Interest rate sensitivity persists into the new year

January 9, 2022
During the last few weeks, the prospect of rising interest rate expectations continued to grip markets, as the soft landing/rapid disinflation thesis was tested.

Despite many in finance being on holiday over the last few weeks there was a fair bit going on in markets, so we’ll start with a brief summary:

•  During the last few weeks, the prospect of rising interest rate expectations continued to grip markets, as the soft landing/rapid disinflation thesis was tested. Tight labour markets in the US have firmed the case for tighter monetary policy and in that sense, it was perhaps not surprising to see a continuation of the dominant trends of 2022 where interest-rate-sensitive tech stocks took the brunt of the selling while value and ex-US stocks were more resilient.

•   That left markets down for the month and more or less level for the quarter, with value managers mainly staying in positive territory while growth strategies suffered another violent leg down.

•   Looking at the year as a whole the differences are even more stark, with the Nasdaq and most of its blue-chip high-flyers having lost a third of their value, while the old economy money stocks of the UK’s FTSE 100 actually rose in value. Australia, once more the ‘lucky’ beneficiary of global trends (Ukraine’s misfortune in this case) was only slightly down. Europe and Japan suffered more modest falls, while the mighty S&P 500 and China centric emerging market indices were level pegged at almost -20%. The big story though was rising interest rates and the resultant double digit falls in value of the highest-grade fixed interest government bonds.      

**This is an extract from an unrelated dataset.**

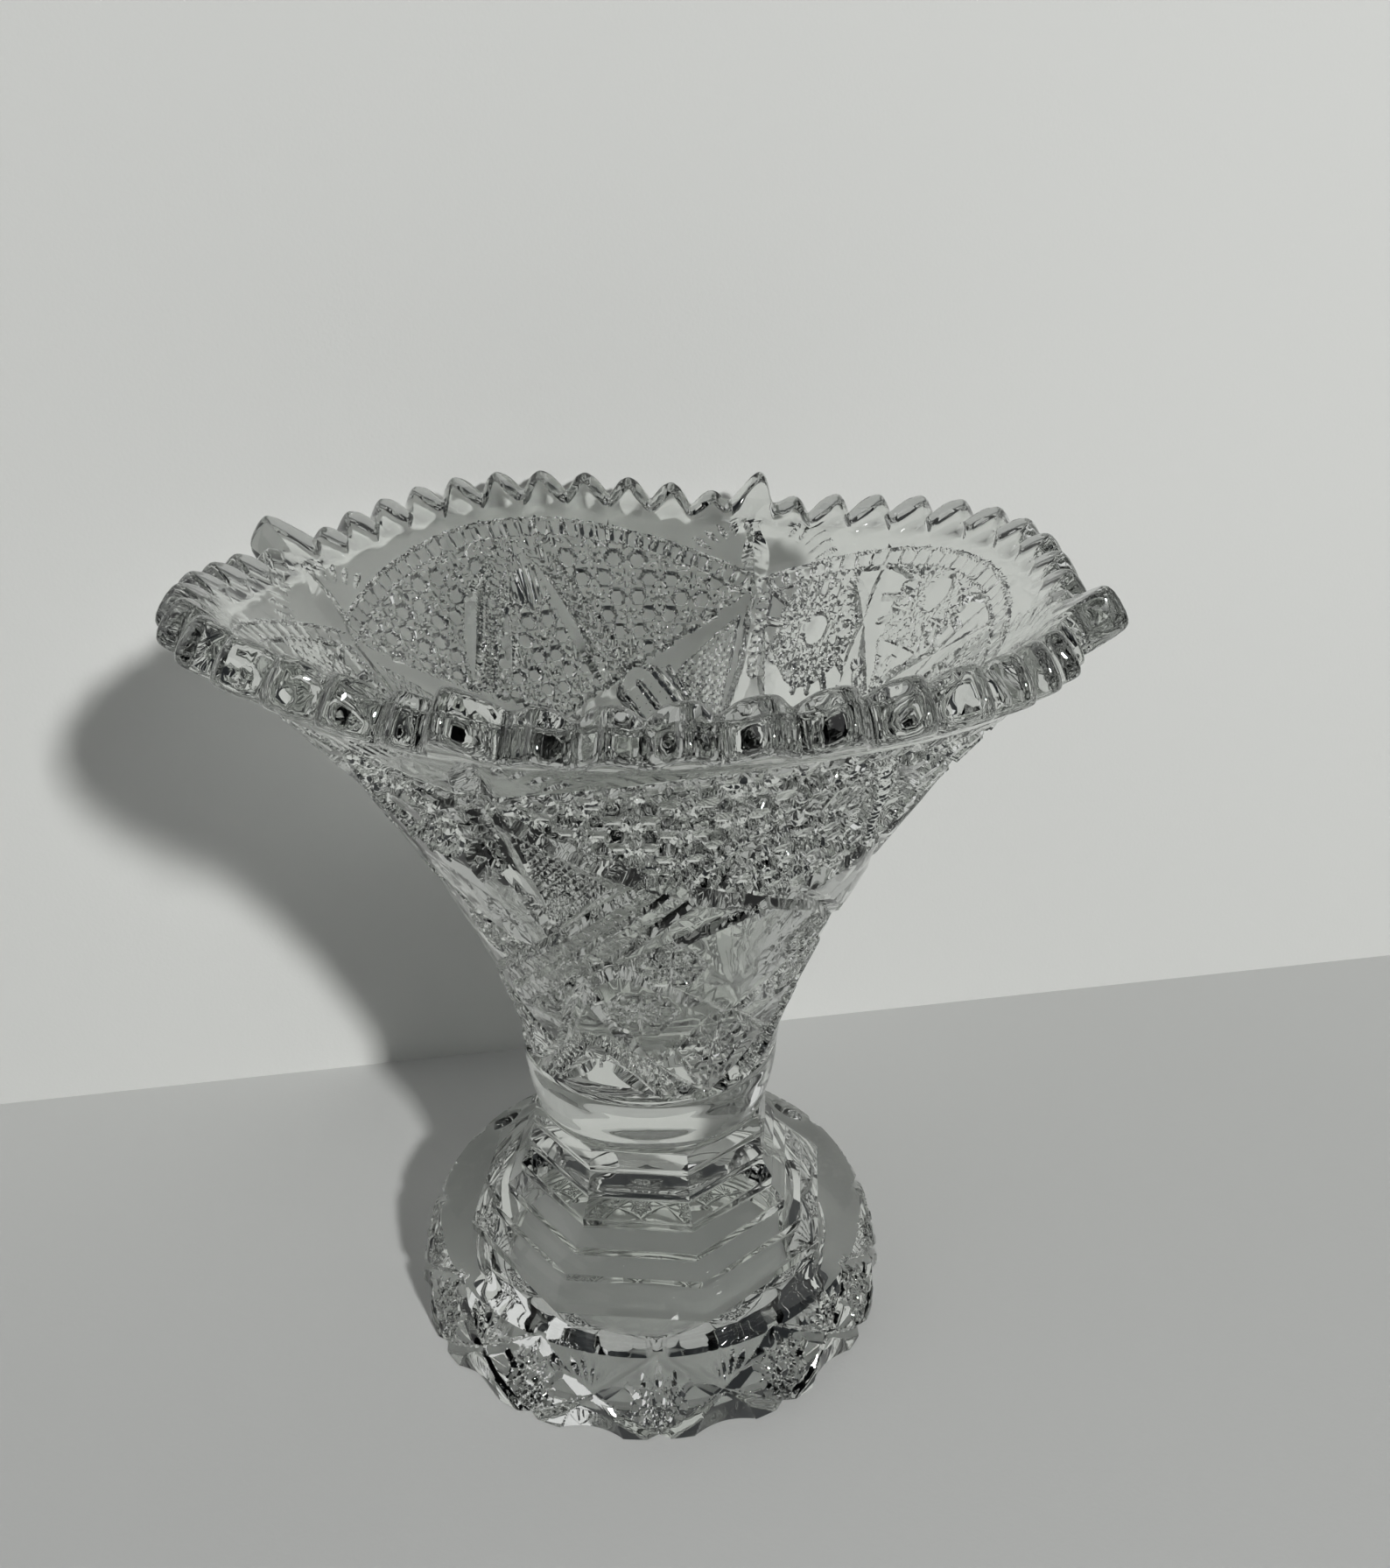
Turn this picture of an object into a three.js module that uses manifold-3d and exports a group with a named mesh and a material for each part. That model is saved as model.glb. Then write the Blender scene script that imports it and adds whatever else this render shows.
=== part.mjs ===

With the year ending as it had begun, perhaps the most interesting thing about the last few weeks was that even though US tech stocks were the biggest losers it was other bond markets outside the US that provided the impetus. Early in the quarter it was the UK bond market that came under pressure (for reasons that seemed very specific at the time). Then, just before Christmas, it was the turn of the Japanese Government Bonds (JGB) as the central bank attempted to get ahead of the imminent realisation by market participants that even the modest inflation that the Japanese are experiencing might be enough to threaten the longstanding regime of (downwards) Yield Curve Control (YCC). More recently, European yields(and even German Bunds) have spiked and the discount of Australian long term bond rates to their US counterparts has started to narrow.

 

These look like subtle moves of 0.3-0.6% but the amount of debt issued in recent years makes them influential, and nowhere has this been more evident than in equity markets, or more specifically in the divergence between the performance of growth and value strategies (or very similarly, US stocks vs the rest of the world). Just when those that had pinned their hopes on technological disruption thought that the worst was over, the selling pressure started again in the last few months, meaning that by the end of the year some fairly mainstream growth investors had seen their portfolio values halve over the year, while more staid value managers remained in positive territory. The price action of the last quarter also means that much-feted COVID lockdown beneficiaries have now done a full round trip, with many below their pre-COVID levels.  Meanwhile erstwhile bricks and mortars laggards now look pretty respectable over 3 years.

 

For the average multi-asset investor, the outcomes of the last three years are nuanced. Active management(particularly where asset allocation has been active) has made a dramatic comeback for two reasons. Firstly, most of these investors follow a fundamental process which has led them to progressively de-weight US equities, and in particular tech stocks, in a way that is antithetical to a passively managed portfolio. Secondly, and probably more influentially, it was a relatively easy call to not invest in negative yielding government bonds, even if the dramatic normalisation seen in 2022 wasn’t anticipated by all. Again, index funds by design invested more in these bonds just as the forward-looking returns looked, increasingly, to offer the prospect of ‘return-free risk’. That meant that actively managed conservative portfolios outperformed their passive counterparts by an even greater margin. Unfortunately, it also meant that many conservative investors (and particularly those invested in passive funds) endured a similar fate to equity biased aggressive investors in 2022, something which would have been surprising to many and which the disinflationary period of the last 40 years left many advisers and their clients ill-prepared for.